> _DIRECTIVE_: Repeat each record below exactly as given.

> _ENTRIES SHOWN_:
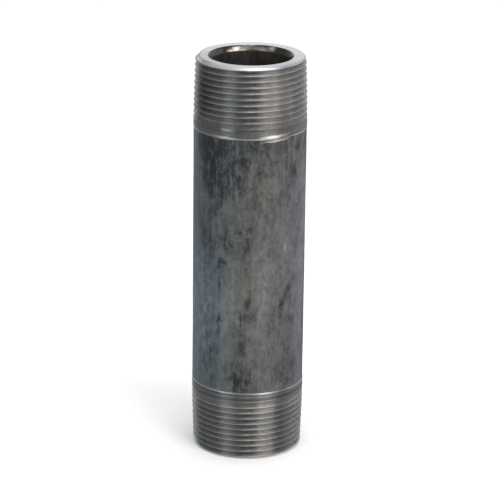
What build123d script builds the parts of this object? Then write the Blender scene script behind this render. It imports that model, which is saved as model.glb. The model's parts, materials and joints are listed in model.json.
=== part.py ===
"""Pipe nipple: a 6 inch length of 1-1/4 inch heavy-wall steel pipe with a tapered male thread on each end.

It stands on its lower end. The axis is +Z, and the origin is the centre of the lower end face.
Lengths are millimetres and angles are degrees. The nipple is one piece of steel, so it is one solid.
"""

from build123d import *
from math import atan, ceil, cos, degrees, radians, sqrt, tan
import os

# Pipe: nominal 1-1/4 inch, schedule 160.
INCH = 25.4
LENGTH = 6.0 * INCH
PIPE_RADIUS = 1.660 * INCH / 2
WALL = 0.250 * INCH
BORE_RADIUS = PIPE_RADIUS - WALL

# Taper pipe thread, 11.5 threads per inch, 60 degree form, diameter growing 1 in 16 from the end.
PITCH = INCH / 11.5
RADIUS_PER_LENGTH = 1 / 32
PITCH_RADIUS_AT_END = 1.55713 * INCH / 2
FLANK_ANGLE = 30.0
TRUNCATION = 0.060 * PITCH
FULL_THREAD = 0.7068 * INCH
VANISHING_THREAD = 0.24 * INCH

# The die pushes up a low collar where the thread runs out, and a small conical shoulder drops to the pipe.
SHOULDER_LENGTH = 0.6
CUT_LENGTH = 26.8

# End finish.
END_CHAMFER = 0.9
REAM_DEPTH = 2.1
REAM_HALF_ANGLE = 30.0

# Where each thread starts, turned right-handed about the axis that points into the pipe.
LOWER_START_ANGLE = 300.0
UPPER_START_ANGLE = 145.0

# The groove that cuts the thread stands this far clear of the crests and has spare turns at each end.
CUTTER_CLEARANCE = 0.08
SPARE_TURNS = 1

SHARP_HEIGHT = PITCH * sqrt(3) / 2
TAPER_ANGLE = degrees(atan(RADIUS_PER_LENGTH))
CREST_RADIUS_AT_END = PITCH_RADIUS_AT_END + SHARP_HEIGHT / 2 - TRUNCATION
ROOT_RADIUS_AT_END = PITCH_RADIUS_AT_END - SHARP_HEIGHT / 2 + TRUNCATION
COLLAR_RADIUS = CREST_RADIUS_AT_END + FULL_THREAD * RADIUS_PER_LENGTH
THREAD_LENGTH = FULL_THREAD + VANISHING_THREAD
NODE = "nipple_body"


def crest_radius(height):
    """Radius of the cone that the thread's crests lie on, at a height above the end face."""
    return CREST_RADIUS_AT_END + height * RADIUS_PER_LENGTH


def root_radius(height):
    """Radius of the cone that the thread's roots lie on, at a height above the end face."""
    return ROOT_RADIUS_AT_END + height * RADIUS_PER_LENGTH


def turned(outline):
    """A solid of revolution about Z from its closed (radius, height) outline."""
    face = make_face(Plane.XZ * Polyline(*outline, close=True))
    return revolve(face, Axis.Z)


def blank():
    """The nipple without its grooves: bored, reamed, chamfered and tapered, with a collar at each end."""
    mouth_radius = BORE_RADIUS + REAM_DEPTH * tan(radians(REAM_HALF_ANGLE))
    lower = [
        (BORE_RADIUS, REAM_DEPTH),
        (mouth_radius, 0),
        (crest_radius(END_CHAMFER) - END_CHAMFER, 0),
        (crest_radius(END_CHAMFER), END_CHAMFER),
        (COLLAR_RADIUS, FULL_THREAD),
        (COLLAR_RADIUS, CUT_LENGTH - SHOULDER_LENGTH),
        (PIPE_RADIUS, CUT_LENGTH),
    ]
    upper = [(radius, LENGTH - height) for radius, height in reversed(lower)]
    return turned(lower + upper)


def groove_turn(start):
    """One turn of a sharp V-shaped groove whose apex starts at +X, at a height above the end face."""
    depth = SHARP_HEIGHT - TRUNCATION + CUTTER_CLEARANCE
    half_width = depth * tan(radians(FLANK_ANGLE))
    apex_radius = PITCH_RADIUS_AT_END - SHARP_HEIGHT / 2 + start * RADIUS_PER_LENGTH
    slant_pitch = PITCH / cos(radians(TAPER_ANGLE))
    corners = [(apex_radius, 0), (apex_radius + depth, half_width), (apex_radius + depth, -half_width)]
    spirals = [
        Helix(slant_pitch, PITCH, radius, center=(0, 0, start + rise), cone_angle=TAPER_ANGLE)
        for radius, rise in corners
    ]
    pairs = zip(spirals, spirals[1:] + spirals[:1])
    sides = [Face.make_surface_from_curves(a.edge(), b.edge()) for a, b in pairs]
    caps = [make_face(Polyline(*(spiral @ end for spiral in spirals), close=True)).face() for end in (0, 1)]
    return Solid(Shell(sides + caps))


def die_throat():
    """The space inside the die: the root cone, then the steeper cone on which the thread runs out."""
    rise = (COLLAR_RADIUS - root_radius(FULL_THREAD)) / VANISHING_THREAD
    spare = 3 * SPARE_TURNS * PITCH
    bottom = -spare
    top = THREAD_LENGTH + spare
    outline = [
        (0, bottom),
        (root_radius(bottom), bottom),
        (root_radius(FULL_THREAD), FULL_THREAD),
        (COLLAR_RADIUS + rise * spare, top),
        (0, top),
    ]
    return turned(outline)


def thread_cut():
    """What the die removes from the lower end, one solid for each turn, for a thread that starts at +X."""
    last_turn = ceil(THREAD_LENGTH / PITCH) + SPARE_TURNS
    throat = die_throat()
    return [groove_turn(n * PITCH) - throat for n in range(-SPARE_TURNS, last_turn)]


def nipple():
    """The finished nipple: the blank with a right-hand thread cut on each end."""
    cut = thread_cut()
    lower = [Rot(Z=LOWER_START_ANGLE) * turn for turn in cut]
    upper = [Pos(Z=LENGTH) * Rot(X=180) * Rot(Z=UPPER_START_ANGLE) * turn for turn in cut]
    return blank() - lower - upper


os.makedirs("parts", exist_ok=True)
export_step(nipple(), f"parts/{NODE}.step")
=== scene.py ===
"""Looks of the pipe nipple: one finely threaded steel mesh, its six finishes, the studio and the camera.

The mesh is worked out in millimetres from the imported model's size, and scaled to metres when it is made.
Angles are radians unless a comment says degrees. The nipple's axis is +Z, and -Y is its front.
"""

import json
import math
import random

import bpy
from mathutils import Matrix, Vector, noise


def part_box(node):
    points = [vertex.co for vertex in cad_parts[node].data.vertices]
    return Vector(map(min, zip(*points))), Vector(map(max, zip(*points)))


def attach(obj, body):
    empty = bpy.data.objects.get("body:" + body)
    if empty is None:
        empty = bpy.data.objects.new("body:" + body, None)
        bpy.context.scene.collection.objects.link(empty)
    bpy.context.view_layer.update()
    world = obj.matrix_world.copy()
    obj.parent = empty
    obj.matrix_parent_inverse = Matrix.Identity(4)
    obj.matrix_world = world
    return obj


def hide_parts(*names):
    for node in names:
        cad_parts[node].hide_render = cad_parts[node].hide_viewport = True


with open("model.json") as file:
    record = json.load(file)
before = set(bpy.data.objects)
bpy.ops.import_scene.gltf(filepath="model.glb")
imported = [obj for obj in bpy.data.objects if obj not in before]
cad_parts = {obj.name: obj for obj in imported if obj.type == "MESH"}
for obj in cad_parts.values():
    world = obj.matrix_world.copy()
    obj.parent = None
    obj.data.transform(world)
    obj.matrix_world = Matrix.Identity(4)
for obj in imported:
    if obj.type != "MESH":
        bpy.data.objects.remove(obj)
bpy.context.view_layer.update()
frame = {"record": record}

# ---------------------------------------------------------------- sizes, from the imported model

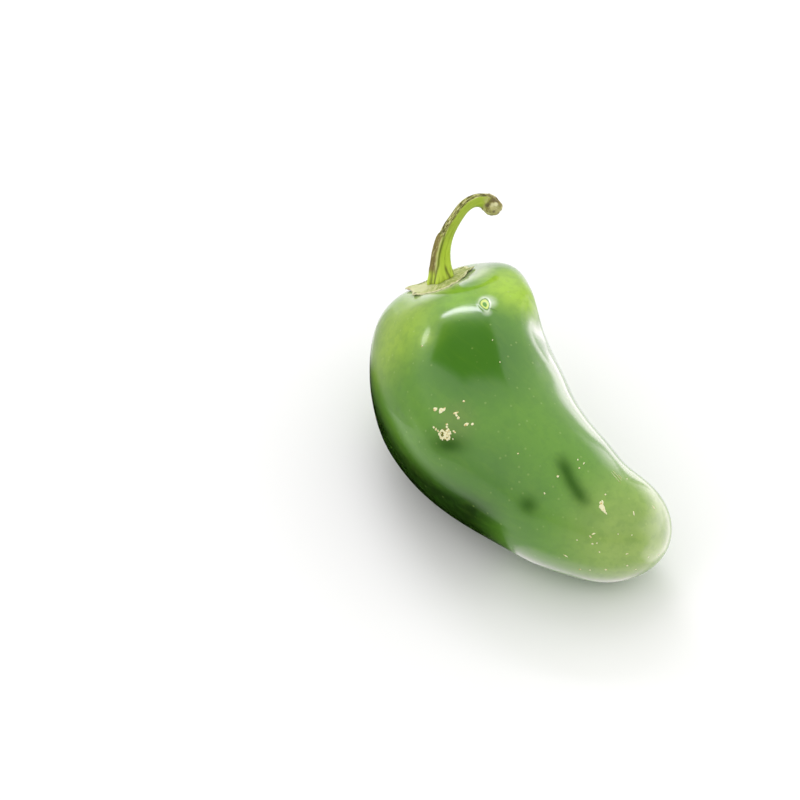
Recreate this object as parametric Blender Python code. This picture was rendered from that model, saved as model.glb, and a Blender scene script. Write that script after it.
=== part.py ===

> _TASK ANSWER_:
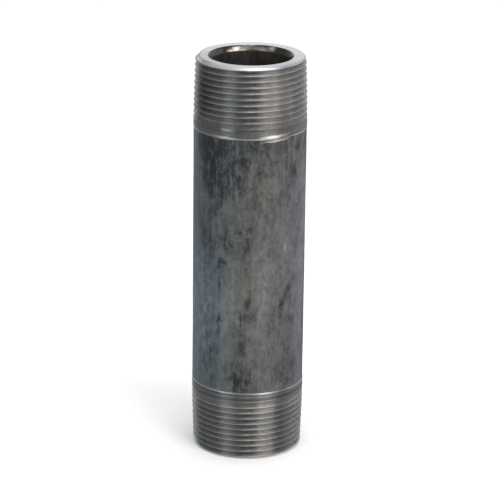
What build123d script builds the parts of this object? Then write the Blender scene script behind this render. It imports that model, which is saved as model.glb. The model's parts, materials and joints are listed in model.json.
=== part.py ===
"""Pipe nipple: a 6 inch length of 1-1/4 inch heavy-wall steel pipe with a tapered male thread on each end.

It stands on its lower end. The axis is +Z, and the origin is the centre of the lower end face.
Lengths are millimetres and angles are degrees. The nipple is one piece of steel, so it is one solid.
"""

from build123d import *
from math import atan, ceil, cos, degrees, radians, sqrt, tan
import os

# Pipe: nominal 1-1/4 inch, schedule 160.
INCH = 25.4
LENGTH = 6.0 * INCH
PIPE_RADIUS = 1.660 * INCH / 2
WALL = 0.250 * INCH
BORE_RADIUS = PIPE_RADIUS - WALL

# Taper pipe thread, 11.5 threads per inch, 60 degree form, diameter growing 1 in 16 from the end.
PITCH = INCH / 11.5
RADIUS_PER_LENGTH = 1 / 32
PITCH_RADIUS_AT_END = 1.55713 * INCH / 2
FLANK_ANGLE = 30.0
TRUNCATION = 0.060 * PITCH
FULL_THREAD = 0.7068 * INCH
VANISHING_THREAD = 0.24 * INCH

# The die pushes up a low collar where the thread runs out, and a small conical shoulder drops to the pipe.
SHOULDER_LENGTH = 0.6
CUT_LENGTH = 26.8

# End finish.
END_CHAMFER = 0.9
REAM_DEPTH = 2.1
REAM_HALF_ANGLE = 30.0

# Where each thread starts, turned right-handed about the axis that points into the pipe.
LOWER_START_ANGLE = 300.0
UPPER_START_ANGLE = 145.0

# The groove that cuts the thread stands this far clear of the crests and has spare turns at each end.
CUTTER_CLEARANCE = 0.08
SPARE_TURNS = 1

SHARP_HEIGHT = PITCH * sqrt(3) / 2
TAPER_ANGLE = degrees(atan(RADIUS_PER_LENGTH))
CREST_RADIUS_AT_END = PITCH_RADIUS_AT_END + SHARP_HEIGHT / 2 - TRUNCATION
ROOT_RADIUS_AT_END = PITCH_RADIUS_AT_END - SHARP_HEIGHT / 2 + TRUNCATION
COLLAR_RADIUS = CREST_RADIUS_AT_END + FULL_THREAD * RADIUS_PER_LENGTH
THREAD_LENGTH = FULL_THREAD + VANISHING_THREAD
NODE = "nipple_body"


def crest_radius(height):
    """Radius of the cone that the thread's crests lie on, at a height above the end face."""
    return CREST_RADIUS_AT_END + height * RADIUS_PER_LENGTH


def root_radius(height):
    """Radius of the cone that the thread's roots lie on, at a height above the end face."""
    return ROOT_RADIUS_AT_END + height * RADIUS_PER_LENGTH


def turned(outline):
    """A solid of revolution about Z from its closed (radius, height) outline."""
    face = make_face(Plane.XZ * Polyline(*outline, close=True))
    return revolve(face, Axis.Z)


def blank():
    """The nipple without its grooves: bored, reamed, chamfered and tapered, with a collar at each end."""
    mouth_radius = BORE_RADIUS + REAM_DEPTH * tan(radians(REAM_HALF_ANGLE))
    lower = [
        (BORE_RADIUS, REAM_DEPTH),
        (mouth_radius, 0),
        (crest_radius(END_CHAMFER) - END_CHAMFER, 0),
        (crest_radius(END_CHAMFER), END_CHAMFER),
        (COLLAR_RADIUS, FULL_THREAD),
        (COLLAR_RADIUS, CUT_LENGTH - SHOULDER_LENGTH),
        (PIPE_RADIUS, CUT_LENGTH),
    ]
    upper = [(radius, LENGTH - height) for radius, height in reversed(lower)]
    return turned(lower + upper)


def groove_turn(start):
    """One turn of a sharp V-shaped groove whose apex starts at +X, at a height above the end face."""
    depth = SHARP_HEIGHT - TRUNCATION + CUTTER_CLEARANCE
    half_width = depth * tan(radians(FLANK_ANGLE))
    apex_radius = PITCH_RADIUS_AT_END - SHARP_HEIGHT / 2 + start * RADIUS_PER_LENGTH
    slant_pitch = PITCH / cos(radians(TAPER_ANGLE))
    corners = [(apex_radius, 0), (apex_radius + depth, half_width), (apex_radius + depth, -half_width)]
    spirals = [
        Helix(slant_pitch, PITCH, radius, center=(0, 0, start + rise), cone_angle=TAPER_ANGLE)
        for radius, rise in corners
    ]
    pairs = zip(spirals, spirals[1:] + spirals[:1])
    sides = [Face.make_surface_from_curves(a.edge(), b.edge()) for a, b in pairs]
    caps = [make_face(Polyline(*(spiral @ end for spiral in spirals), close=True)).face() for end in (0, 1)]
    return Solid(Shell(sides + caps))


def die_throat():
    """The space inside the die: the root cone, then the steeper cone on which the thread runs out."""
    rise = (COLLAR_RADIUS - root_radius(FULL_THREAD)) / VANISHING_THREAD
    spare = 3 * SPARE_TURNS * PITCH
    bottom = -spare
    top = THREAD_LENGTH + spare
    outline = [
        (0, bottom),
        (root_radius(bottom), bottom),
        (root_radius(FULL_THREAD), FULL_THREAD),
        (COLLAR_RADIUS + rise * spare, top),
        (0, top),
    ]
    return turned(outline)


def thread_cut():
    """What the die removes from the lower end, one solid for each turn, for a thread that starts at +X."""
    last_turn = ceil(THREAD_LENGTH / PITCH) + SPARE_TURNS
    throat = die_throat()
    return [groove_turn(n * PITCH) - throat for n in range(-SPARE_TURNS, last_turn)]


def nipple():
    """The finished nipple: the blank with a right-hand thread cut on each end."""
    cut = thread_cut()
    lower = [Rot(Z=LOWER_START_ANGLE) * turn for turn in cut]
    upper = [Pos(Z=LENGTH) * Rot(X=180) * Rot(Z=UPPER_START_ANGLE) * turn for turn in cut]
    return blank() - lower - upper


os.makedirs("parts", exist_ok=True)
export_step(nipple(), f"parts/{NODE}.step")
=== scene.py ===
"""Looks of the pipe nipple: one finely threaded steel mesh, its six finishes, the studio and the camera.

The mesh is worked out in millimetres from the imported model's size, and scaled to metres when it is made.
Angles are radians unless a comment says degrees. The nipple's axis is +Z, and -Y is its front.
"""

import json
import math
import random

import bpy
from mathutils import Matrix, Vector, noise


def part_box(node):
    points = [vertex.co for vertex in cad_parts[node].data.vertices]
    return Vector(map(min, zip(*points))), Vector(map(max, zip(*points)))


def attach(obj, body):
    empty = bpy.data.objects.get("body:" + body)
    if empty is None:
        empty = bpy.data.objects.new("body:" + body, None)
        bpy.context.scene.collection.objects.link(empty)
    bpy.context.view_layer.update()
    world = obj.matrix_world.copy()
    obj.parent = empty
    obj.matrix_parent_inverse = Matrix.Identity(4)
    obj.matrix_world = world
    return obj


def hide_parts(*names):
    for node in names:
        cad_parts[node].hide_render = cad_parts[node].hide_viewport = True


with open("model.json") as file:
    record = json.load(file)
before = set(bpy.data.objects)
bpy.ops.import_scene.gltf(filepath="model.glb")
imported = [obj for obj in bpy.data.objects if obj not in before]
cad_parts = {obj.name: obj for obj in imported if obj.type == "MESH"}
for obj in cad_parts.values():
    world = obj.matrix_world.copy()
    obj.parent = None
    obj.data.transform(world)
    obj.matrix_world = Matrix.Identity(4)
for obj in imported:
    if obj.type != "MESH":
        bpy.data.objects.remove(obj)
bpy.context.view_layer.update()
frame = {"record": record}

# ---------------------------------------------------------------- sizes, from the imported model

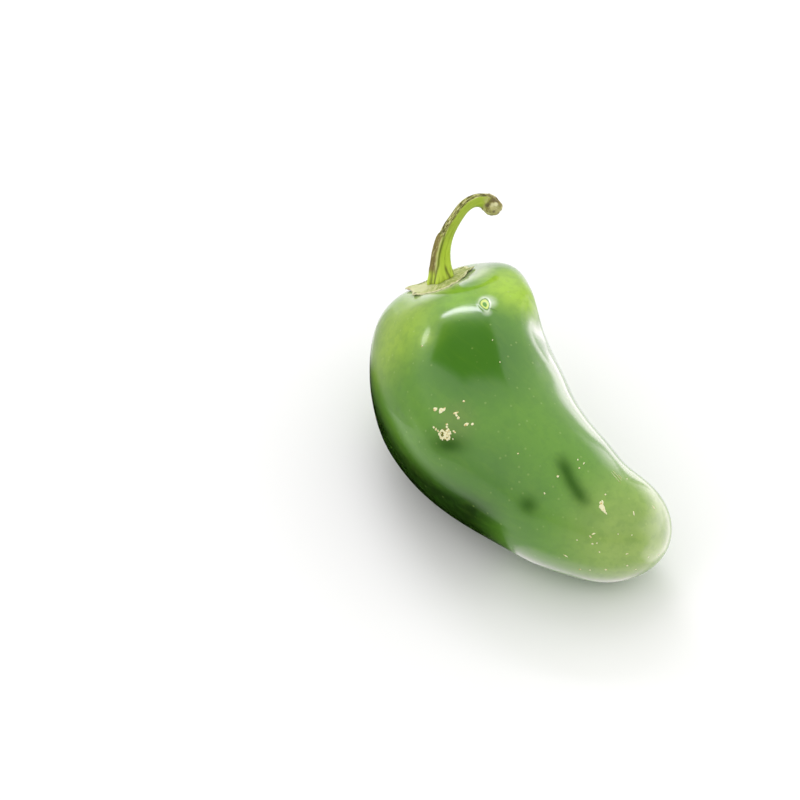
Recreate this object as parametric Blender Python code. This picture was rendered from that model, saved as model.glb, and a Blender scene script. Write that script after it.
=== part.py ===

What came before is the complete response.